With little staff turnover since the 2017 hires, Iowa’s continuity was spun as a positive on the recruiting trail, spearheaded by Iowa’s director of recruiting and Kirk’s son-in-law, Tyler Barnes. Instead, it had the opposite effect as Doyle became entrenched and apparently above reproach. The Doyle-centric culture enabled Brian to cater to his less professional tendencies.
Accusations of Doyle’s behavior — crossing the line from demanding into demeaning, often across racial lines — led to his separation. Those levied against Brian have not faced similar scrutiny.
Coach Doyle is the problem in that building. And so is Brian ferentz. Things won’t progress until those two fix themselves. They know they’re a problem. KF isn’t. I respect coach ferentz wholeheartedly. It’s the other in the building.

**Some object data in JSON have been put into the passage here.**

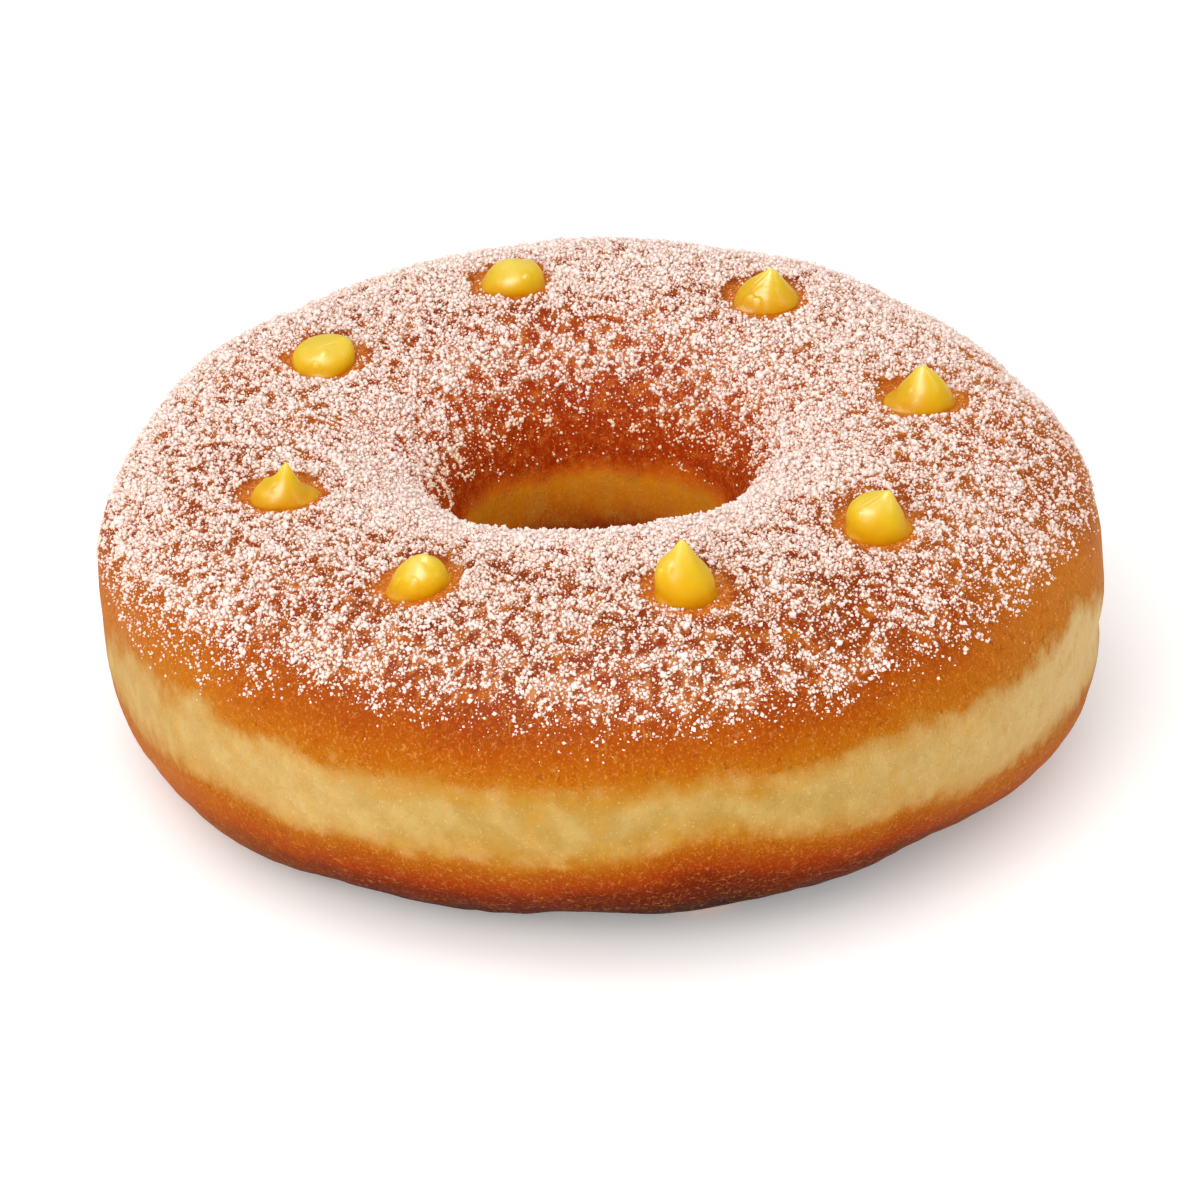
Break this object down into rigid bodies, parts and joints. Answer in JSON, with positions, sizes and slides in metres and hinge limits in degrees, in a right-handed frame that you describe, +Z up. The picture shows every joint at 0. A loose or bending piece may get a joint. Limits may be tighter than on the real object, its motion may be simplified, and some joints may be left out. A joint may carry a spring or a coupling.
{
  "type": "sugar doughnut",
  "caption": "Fried ring doughnut with a pale band round its waist, a crown dusted with sugar and small drops of custard piped in a circle on top.",
  "frame": {"origin": "middle of the foot, on the surface that the doughnut lies on", "axes": "+Z up through the hole, -Y towards the side seen in front, +X to its right"},
  "size_m": [0.0959, 0.0969, 0.0374],
  "materials": {
    "crust": "satin",
    "custard": "gloss",
    "sugar": "matte"
  },
  "bodies": {
    "root": {"doughnut": "crust", "custard_1": "custard", "custard_2": "custard", "custard_3": "custard", "custard_4": "custard", "custard_5": "custard", "custard_6": "custard", "custard_7": "custard", "custard_8": "custard"}
  },
  "joints": []
}
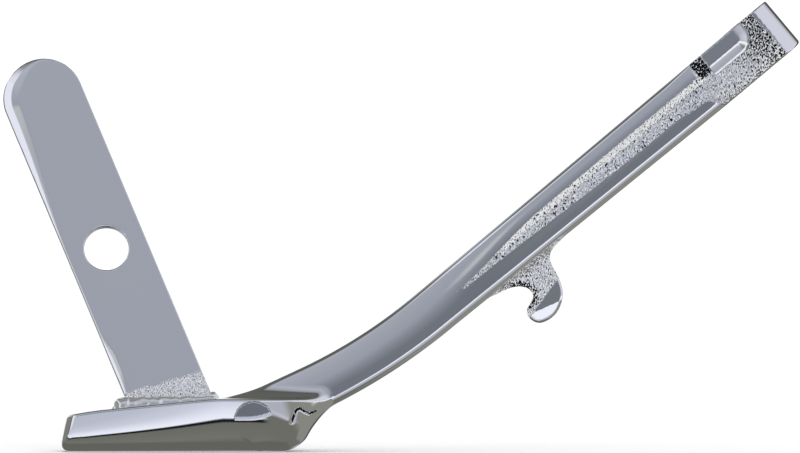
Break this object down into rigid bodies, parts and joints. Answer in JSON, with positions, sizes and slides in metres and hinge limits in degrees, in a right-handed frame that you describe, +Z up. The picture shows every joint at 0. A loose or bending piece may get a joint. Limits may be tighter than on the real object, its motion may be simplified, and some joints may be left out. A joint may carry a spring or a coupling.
{
  "type": "motorcycle kickstand",
  "caption": "Chrome side-stand leg for a heavy motorcycle: bent cast arm with bored pivot head, stop pad and spring hook, wedge foot and drilled flat-bar kick lever.",
  "frame": {"origin": "centre of the pivot bore, midway between its two thrust faces", "axes": "+X towards the pivot end along the stand's length, +Z up with the stand down on its sole, -Y out of the side that carries the stop pad"},
  "size_m": [0.3114, 0.0502, 0.1749],
  "materials": {
    "chrome_casting": "bright chrome plate, polished on the rails, as-cast grain left in the channel",
    "chrome_foot": "bright chrome plate over a polished block",
    "chrome_bar": "bright chrome plate over polished flat bar, grained near the weld",
    "chrome_weld": "chrome plate over weld bead"
  },
  "bodies": {
    "root": {"arm": "chrome_casting", "foot": "chrome_foot", "kick_lever": "chrome_bar", "lever_weld_outer": "chrome_weld", "lever_weld_inner": "chrome_weld", "lever_weld_toe": "chrome_weld", "lever_weld_arm": "chrome_weld", "knee_weld_outer": "chrome_weld", "knee_weld_inner": "chrome_weld"}
  },
  "joints": []
}
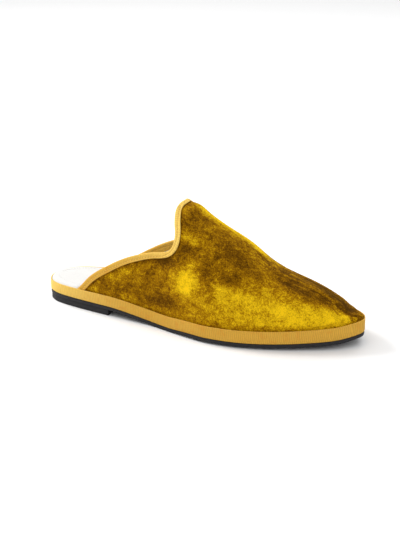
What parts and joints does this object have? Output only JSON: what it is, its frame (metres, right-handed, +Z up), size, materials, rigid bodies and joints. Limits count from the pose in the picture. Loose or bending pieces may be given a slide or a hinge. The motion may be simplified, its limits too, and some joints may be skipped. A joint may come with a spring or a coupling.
{
  "type": "babouche slipper",
  "caption": "Backless pointed-toe slipper: hollow velvet vamp with a high throat, ribbon-bound edges, thick cloth footbed and thin rubber sole with a heel lift.",
  "frame": {"origin": "on the floor under the middle of the slipper's bounding box", "axes": "+X along the foot to the toe, +Y to the inner side of the right foot, +Z up from the floor"},
  "size_m": [0.264, 0.0894, 0.0946],
  "materials": {
    "rubber": "matt black sheet rubber",
    "lining": "white quilted cotton",
    "ribbon": "ochre ribbed ribbon",
    "velvet": "mustard gold crushed velvet"
  },
  "bodies": {
    "root": {"outsole": "rubber", "heel_lift": "rubber", "insole": "lining", "sole_band": "ribbon", "upper": "velvet", "topline_binding": "ribbon"}
  },
  "joints": []
}
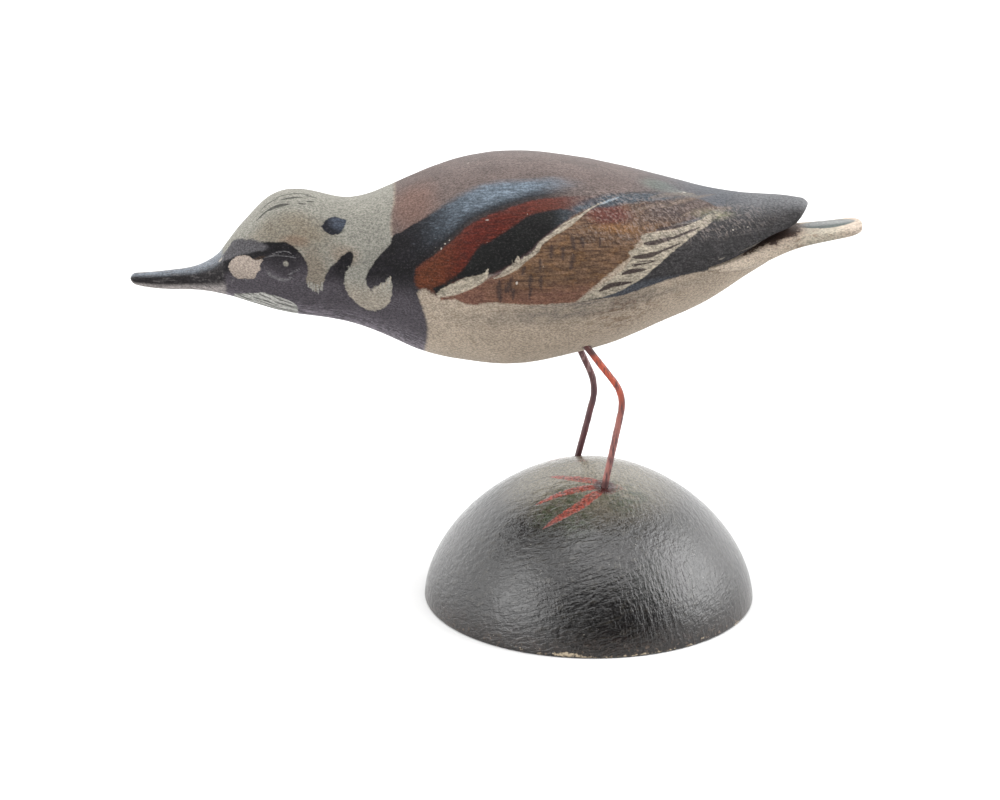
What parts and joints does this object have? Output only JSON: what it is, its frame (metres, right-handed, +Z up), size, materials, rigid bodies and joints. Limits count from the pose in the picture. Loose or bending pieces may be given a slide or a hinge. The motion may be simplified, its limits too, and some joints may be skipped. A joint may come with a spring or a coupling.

— Jaleel Johnson (@leellxvii) June 6, 2020
Akrum Wadley’s mom, Sharonda Phelps, detailed incidents where Brian, then running backs coach, made untoward comments about robbing a store:
Mother of former Hawkeye RB Akrum Wadley, Sharonda Phelps, told HN that assistant coach Brian Ferentz twice asked her son if he was going to rob a gas station and a liquor store on another occasion. Phelps brought that to Brian's father, Iowa head coach Kirk Ferentz, in Jan. '18
— Rob Howe (@RobHoweHN) June 7, 2020
Phelps later mentioned Kirk brushed off these concerns when brought to him. She recorded a Facebook video with additional accusations about how Ferentz unnecessarily spoke ill of Wadley to teammates and NFL teams.
Cedric Boswell mentioned a time Ferentz belittled him after Boswell got a tattoo in tribute to his city.
What has been uncovered puts Noah Fant’s limited playing time during the biggest moments of the 2018 season in a different light as well.
It felt like “big me, little you.” Heck of a thing to do when a division title is at stake.
— Scott Dochterman (@ScottDochterman) June 10, 2020
By naming Brian as the positional coaches of both Wadley and Fant, Kirk Ferentz was enabling a punitive environment against them.
So what is there to make of Brian Ferentz’s coaching career? His first stop was one borne of the Ferentz-Belichick-Pioli ‘95 Browns connection. He was hired onto Iowa at a time which pigeonholed the staff and has seen himself promoted through attrition with limited on-field success.
Brian’s behavior reads, at minimum, like a guy with a sophomoric sense of humor who thinks it’s okay to bully his subordinates. He’s added to an environment where his colleagues do not feel enabled to raise player concerns. He has displayed rare outbursts beyond reproach. In his near-twenty years around high-level football, he’s chosen Chris Doyle as his emotional role model, whose tactics have had him separated from Iowa.
His toxicity, even if it is unconscious, has negatively impacted those around him. Yet he has continually skirted consequences because his boss is his father who enabled his behavior and career.
Ahead of the independent investigation concluding, it’s worth wondering: will Kirk have to cover again for his son’s inadequacies?